Yep, the same "junk" that is in your car right now: a starter motor, a battery, and a computer. The Honda IMA uses the motor as a starter. The computer simply switches the IMA from motor to generator by reversing the circuit as necessary.

There's a reason a car with fewer features than a civic costs nearly twice as much and they're still losing money on the sale.
The Honda Civic Hybrid lists for about $20K and is equipped approximately to the level of the EX, listing at about $18K or so. Hardly "twice" the price. The Prius doesn't have a comparable, non-Hybrid model, but costs the same as a Civic Hybrid.

Yes, Honda is losing money so far on their Hybrids, but that's our benefit. And we all should understand that price of production will fall with time and volume.
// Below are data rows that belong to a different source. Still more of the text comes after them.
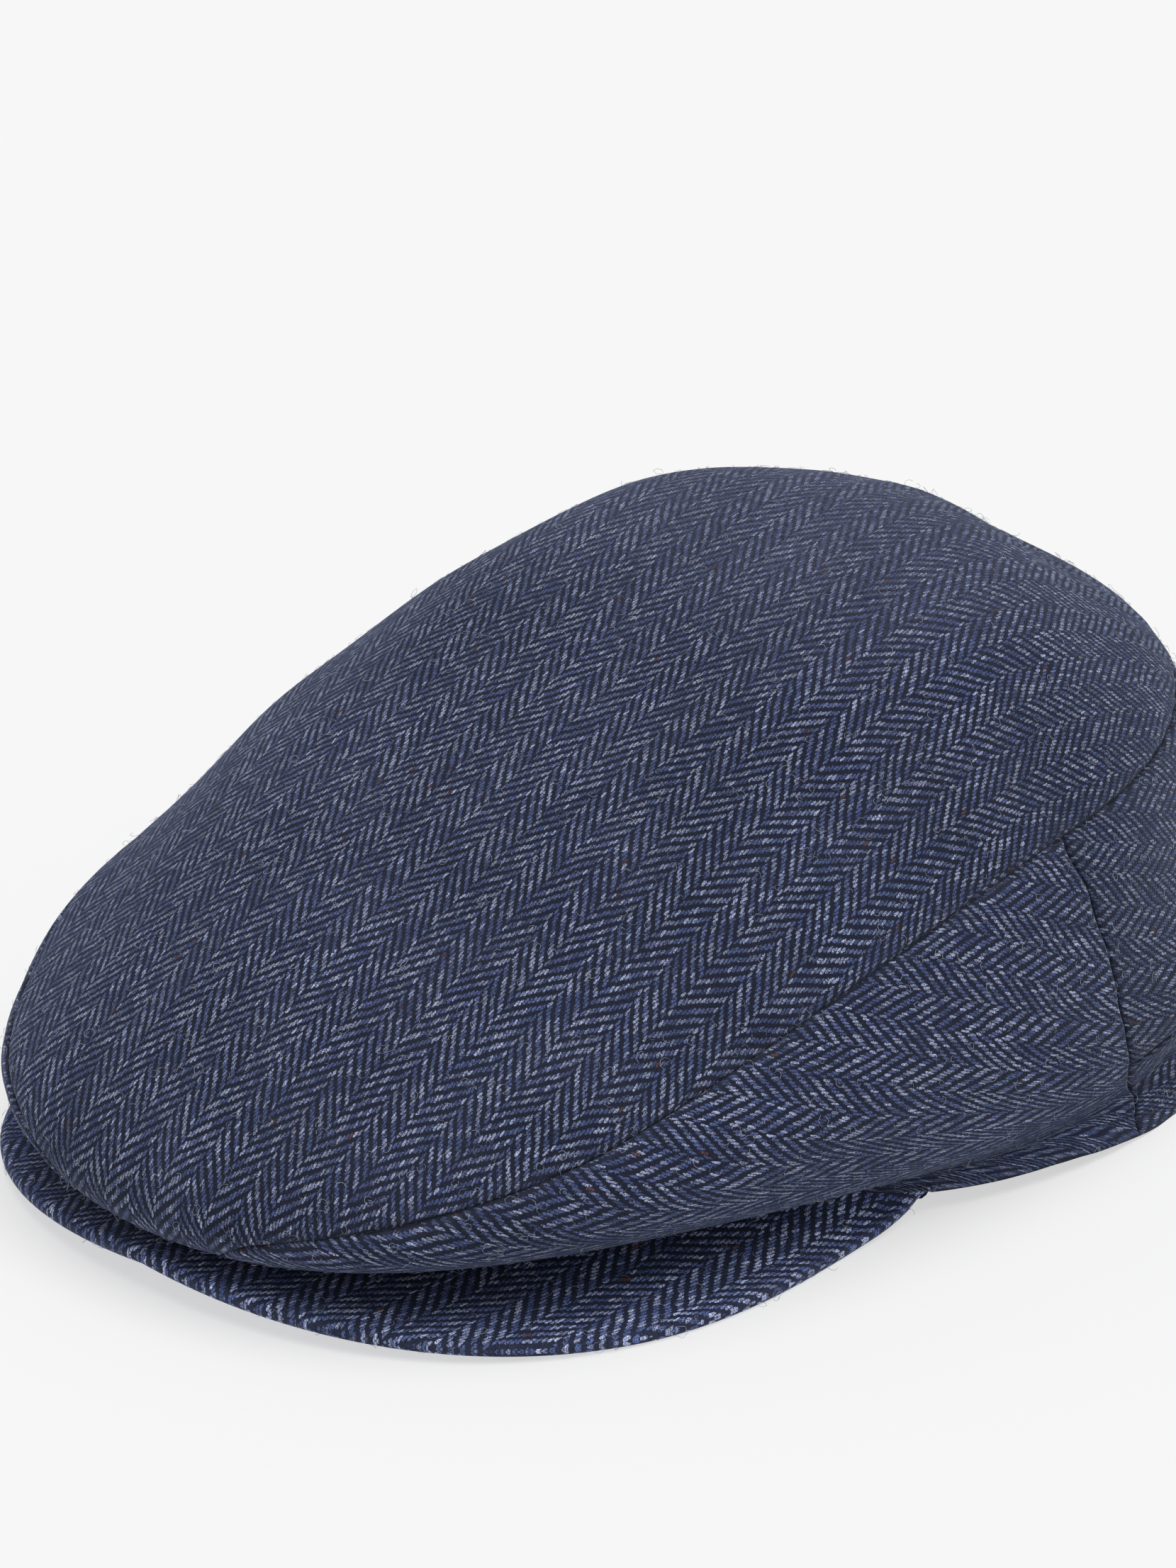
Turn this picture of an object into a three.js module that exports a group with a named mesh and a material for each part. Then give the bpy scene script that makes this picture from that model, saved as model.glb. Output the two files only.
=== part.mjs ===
// A soft flat cap: a one-piece top panel, two side panels, a back panel, a back band and a stiff peak.
// Millimetres, +Z up, the peak to -Y and the wearer's left side to +X. The cap lies on Z = 0.
import * as THREE from 'three';
import { mergeVertices } from 'three/addons/utils/BufferGeometryUtils.js';

// Head opening, measured outside the cloth at its edge.
const OPENING_LENGTH = 194;
const OPENING_WIDTH = 173;
const OPENING_FRONT_LIFT = 16;
const OPENING_SIDE_LIFT = 3;
// How far below the surface the free back edge would hang: it is pressed flat there.
const BACK_EDGE_SAG = 5;

// Crown, measured from the middle of the opening.
const CROWN_FRONT = 157;
const CROWN_REAR = 98;
const CROWN_WIDTH = 174;
const CROWN_HEIGHT = 100;
const SUMMIT_BEHIND_MIDDLE = 10;
const BAND_HEIGHT = 15;

// Peak: a crescent around the front of the opening.
const PEAK_DEPTH = 57;
const PEAK_HALF_ANGLE = 63;
const PEAK_THICKNESS = 3;
const PEAK_TIP_THICKNESS = 2.2;
const PEAK_FRONT_LIFT = 5.2;

// Cloth wall, gap across a seam, and gap between the crown and the peak that carries it.
const CLOTH = 2;
const SEAM_GAP = 0.3;
const REST_GAP = 0.35;

// Crease just above the opening's edge: shares of the opening's sizes and of the crown's height.
const CREASE = { front: 1.05, rear: 0.96, width: 0.95, frontZ: 0.17, sideZ: 0.075, rearZ: 0.09 };

// Sections of the crown above the crease, as shares of the crown's sizes and of its height.
// taper narrows a section's front half, square fills its front corners.
const SECTION_COLUMNS = ['front', 'rear', 'width', 'frontZ', 'sideZ', 'rearZ', 'taper', 'square'];
const SECTIONS = [
  [0.79, 0.97, 0.95, 0.11, 0.085, 0.17, 0.06, 0.03],
  [0.96, 1.01, 1, 0.06, 0.175, 0.22, 0.14, 0.05],
  [1.04, 0.98, 1.01, 0.19, 0.32, 0.37, 0.01, 0.08],
  [0.9, 0.93, 0.96, 0.36, 0.5, 0.55, 0.01, 0],
  [0.72, 0.87, 0.88, 0.53, 0.66, 0.7, 0.03, 0],
  [0.5, 0.635, 0.66, 0.69, 0.825, 0.84, 0.05, 0],
  [0.215, 0.405, 0.45, 0.86, 0.985, 0.985, 0.07, 0],
].map((row) => Object.fromEntries(row.map((share, column) => [SECTION_COLUMNS[column], share])));
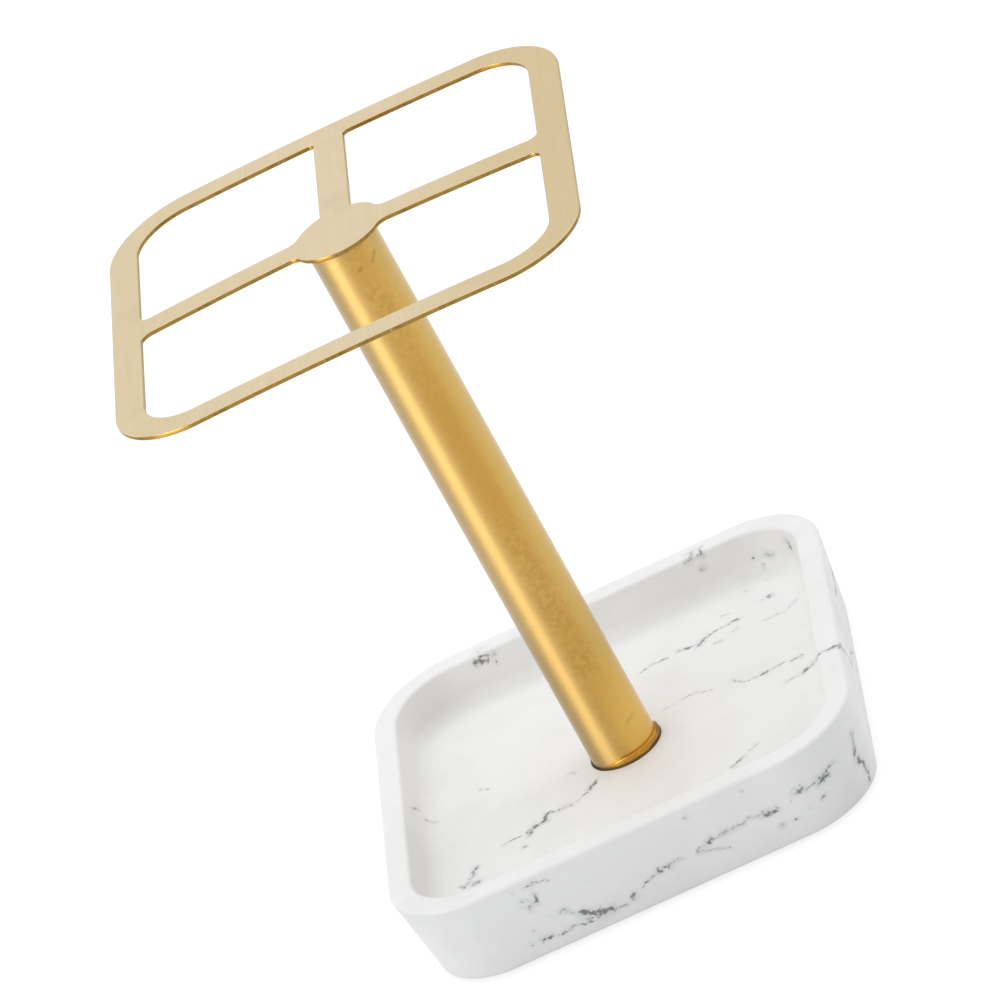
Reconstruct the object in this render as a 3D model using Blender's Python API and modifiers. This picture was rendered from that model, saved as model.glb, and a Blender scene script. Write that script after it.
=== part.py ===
# Toothbrush holder: a marble-look resin tray, a brass-finished post and a thin plate with three openings.
#
# The origin is on the post's axis, on the surface that the holder stands on.
# +X runs along the plate's two arms, -Y points to the front with the wide opening, and +Z is up.
# All lengths are in metres and all angles in radians.

import math

import bmesh
import bpy
from mathutils import Vector

# General clearances
SEAT_GAP = 0.0003            # between pieces that rest on one another
FERRULE_GAP = 0.0002         # between the tube and the thin ring round its foot

# Tray
TRAY_LENGTH = 0.1110         # along X, at the rim
TRAY_DEPTH = 0.1110          # along Y, at the rim
FLOOR_THICKNESS = 0.0116     # from the underside to the floor of the recess
TRAY_CORNER_RADIUS = 0.0203  # outline radius at the rim
TRAY_BACKWARD = 0.0012       # how far the tray's middle lies behind the post
TRAY_DRAFT = 0.0027          # how far the wall draws in from the rim to the underside
RIM_WIDTH = 0.0056
RIM_ROUNDING = 0.0012
TRAY_BOTTOM_ROUNDING = 0.0010
RECESS_DEPTH = 0.0097
RECESS_DRAFT = 0.0012        # how far the inner wall draws in above the floor rounding
RECESS_FLOOR_ROUNDING = 0.0042

# Post
TUBE_DIAMETER = 0.0160
TUBE_WALL = 0.0010
SOCKET_DEPTH = 0.0015        # how deep the foot sits in the tray floor
FERRULE_WALL = 0.00045
FERRULE_SHOW = 0.0012        # height of the ring above the tray floor
FERRULE_ROUNDING = 0.00015

# Plate
PLATE_TOP = 0.1548           # height of the plate's top over the standing surface
PLATE_LENGTH = 0.1090
PLATE_DEPTH = 0.1100
PLATE_THICKNESS = 0.0012
PLATE_CORNER_RADIUS = 0.0192
PLATE_FORWARD = 0.0015       # how far the plate's middle lies in front of the post
PLATE_CROWN = 0.0012         # how much lower the short sides lie than the middle
PLATE_EDGE_ROUNDING = 0.00018
SIDE_BAND = 0.0070
BACK_BAND = 0.0062
FRONT_BAND = 0.0065
CENTRE_BAR = 0.0073
ARM_WIDTH = 0.0065
ARM_SWEEP = 0.0017           # how far the arms' outer ends lie in front of the disc's centre
DISC_OVERHANG = 0.0015       # how far the disc reaches past the tube all round
OPENING_RADIUS = 0.0120      # corners of the openings that follow the plate's own corners
BAR_CORNER_RADIUS = 0.0012   # corners where the centre bar meets the back band
ARM_CORNER_RADIUS = 0.0023   # corners where an arm meets a side band
BAR_FILLET = 0.0008          # where the centre bar runs into the disc
ARM_FILLET = 0.0022          # where an arm runs into the disc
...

Toyota broke even with the Prius long ago. They've been selling it in Japan since '97.

I believe nearly doubling the complexity of the vehicle to achieve a marginal improvement in that problem is ridiculous.
I am not sure how you calculate "double the complexity" just because there are 2 sources of power. Check it out and you will see. If you don't want to, that's fine, but maybe you will just take it from someone who has.

they're combining existing systems in obvious ways that just haven't been done before because it's been the cost and reliability hits are far too high.
Yes, that's because battery and computer technology has finally reached a point where this can be done. As far as reliability, you are way off. These cars have proven to be at least as reliable as any other.

**WARNING** QUOTE LIMIT EXCEEDED**

Well, time to hug a tree (or maybe a computer, or a fuel cell). Nothing more to see here.